Just three examples:

  1. The eugenics movement in the United States started against the ‘feeble-minded’ but quickly grew to include the poor and those who were the wrong skin color.
  2. Hitler didn’t begin by murdering Jews; he authorized the ‘mercy killing’ of a child with multiple disabilities as his opening effort.
  3. Pregnancy ‘reduction’ has existed for some time for women who were pregnant with more than three babies.  Until just a few years ago, however, doctors would generally not reduce pregnancies down to a single child – except when one of the children was identified as having a disability.

The recent New York Times Magazine article, The Two-Minus-One Pregnancy, is shocking – women who have gone through extraordinary financial expense and physical difficulty to conceive a child are intentionally destroying a healthy twin so that they only have to deal with a single baby.

But it is no surprise.  Our babies with disabilities have been warning us for some time that this was coming.  And like the canary, by not getting away from these poisonous, murderous cultural fumes, more children are dying.

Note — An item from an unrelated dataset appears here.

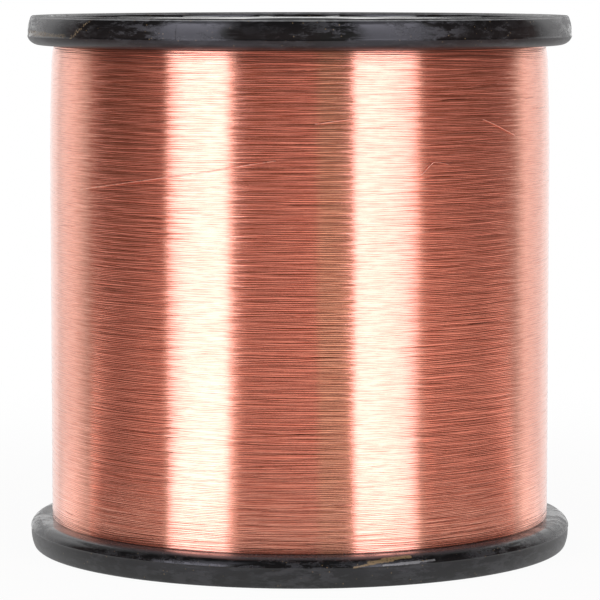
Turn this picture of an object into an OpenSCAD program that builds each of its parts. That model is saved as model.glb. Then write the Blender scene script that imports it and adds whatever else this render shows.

I had a feeling this might happen.

Paul was feeling pretty good as we entered church on Saturday evening.  This often means he will be more vocal, especially if a room is quiet.

Pastor Kenny was praying after some music, and the room was much quieter with his lone voice, even amplified.  So, Paul decided to sing Twinkle, Twinkle Little Star.  He really wasn’t that loud, but I whispered in his hear that he needed to stop singing.

To which he replied, as loud as he could while Pastor Kenny was praying, “STOOOOOPPPPPP ITTTTTT!”

The two of us left the sanctuary.

That was embarrassing.

But, I was also happy – taking him off one drug recently and starting another has actually allowed some of the old Paul to return, the one with personality and the occasional embarrassing outburst.  I was thankful to God for it!

A friend of mine sitting in the front row said he didn’t hear Paul shout out, so maybe he wasn’t as loud as I thought.

But Paul continued chattering away and flapping his hands, so it was a good decision to leave the sanctuary.  Thankfully, I could see and hear everything from the back.  God gave Pastor Sam an extraordinary word from 1 Peter 2, with a closing application on suffering and hope that was jaw-dropping in its power and love.  I’ll post the link when Bethlehem puts it up.

Sunday schools and other programs are starting up again at Bethlehem in a couple of weeks, which means volunteers are being recruited and trained for all that’s happening.  Brenda Fischer, our disability ministry coordinator, and her site leaders are working with more than 50 volunteers (so far)!

Most are working with individual children as one-to-one aides.  The disabilities range from severe physical disabilities to emotional/behavioral disorders with pretty extreme behaviors associated with them.  Not every child with a disability needs an aide, of course.  The total population of children with disabilities is growing.

It is an exciting time of year, full of hope and excitement about the new year.  It is also full of anxieties and problems and opportunities to disappoint.

The answer – God!  No matter the size or scope of any ministry, from serving a single child with disabilities to coordinating hundreds of volunteers (there are some ministries that large!), we all need God’s help.  Let’s pray for each other and see what God might be pleased to do, for his glory and for our good.

 

For almost three weeks I’ve been trying to write about the evils of pregnancy reduction – killing one twin in the womb so the family only has to ‘deal with’ one child – which was highlighted in the August 10 New York Times Magazine.

I’ve read about it before in the context of aborting a child with a disability and letting the ‘healthy’ twin live, but the evil of it still astonishes me.

And I haven’t been able to put a coherent thought together.

So, I’m trusting in this – someday this evil of abortion will end.  God will do it.

No wisdom, no understanding, no counsel can avail against the Lord.

The horse is made ready for the day of battle, but the victory belongs to the Lord.